Novel Lithium Battery Tech Hits the Market
This entry was posted on February 20, 2014.
Advancements are always being made with lithium battery technology, but the vast majority of these advancements take years and massive amounts of funding before they ever hit the market. There is one, however, that has already hit the market and could quite possibly be in your smartphone right now.
New Lithium Battery
Have you ever heard of Yi Cui? He’s a former Stanford student who has been responsible for a number of advancements in batteries. Most of his breakthroughs have been for commercial entities, or are still being developed. Some of these advancements include the transparent lithium-ion battery, silicon nanotubes and a water-based battery.

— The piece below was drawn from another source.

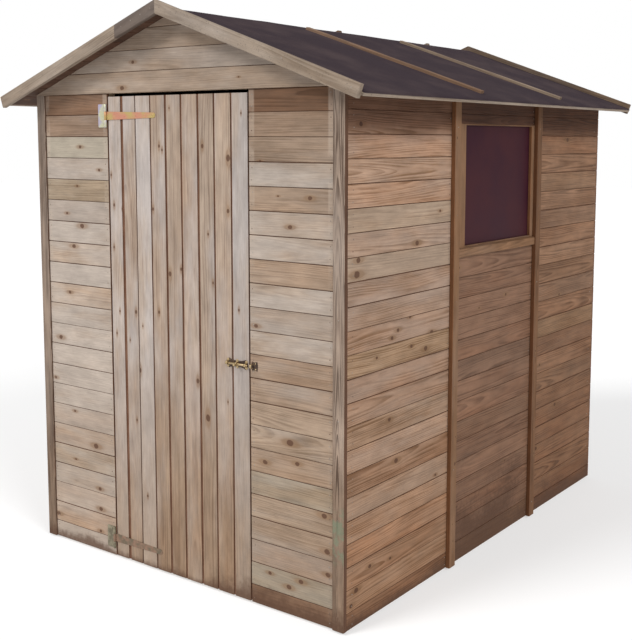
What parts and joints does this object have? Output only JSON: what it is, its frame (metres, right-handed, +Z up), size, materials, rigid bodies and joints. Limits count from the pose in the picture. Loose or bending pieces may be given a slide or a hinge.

His newest discovery takes the common lithium battery and gives it a slight tweak. This small change allows it to store 20 percent more energy. Not only is this newest innovation already on the market, but the process to get it there was incredibly easy as all of the necessary technology already existed.
Every battery has an anode, or the negative part of the battery. The common lithium battery uses graphite as the anode. While graphite is great because it can store a lot of energy, Yi Cui wanted to make something better. While silicon is known for holding more energy than graphite, the problem is that it swells and contrasts rapidly as ions flow through the anode. This can lead to significant damage after several charges.
Cui has gotten around this limitation by developing anodes made from silicon nanoparticles that have been covered in carbon to keep them from swelling.
This small change creates batteries with 10 to 50 percent more power, but the average increase is about 20 percent. Not only that, but the battery goes on to retain about 80 percent of its charge after 500 cycles. No quite sufficient for cars and larger pieces of equipment, this new lithium battery is great for the smartphone market. While this is exciting news, most smartphone manufacturers are staying quiet about it – there’s even a good chance your smartphone is boasting the new development right now!
These batteries store about 650 watt-hours, while the conventional smartphone battery only holds about 400 to 620 watt-hours. Not only does this mean that your smartphone will last longer, but it will work better during intensive processes like downloading files and playing interactive games.
Cui has also said that he wants to improve the design so that it can retain its charge after 700 to 1,000 cycles, which will allow the battery to enter the market for electrical vehicles and other pieces of equipment. He has secured over $30 million in funding, and given his track record, he’ll probably be able to create such a battery in a matter of years.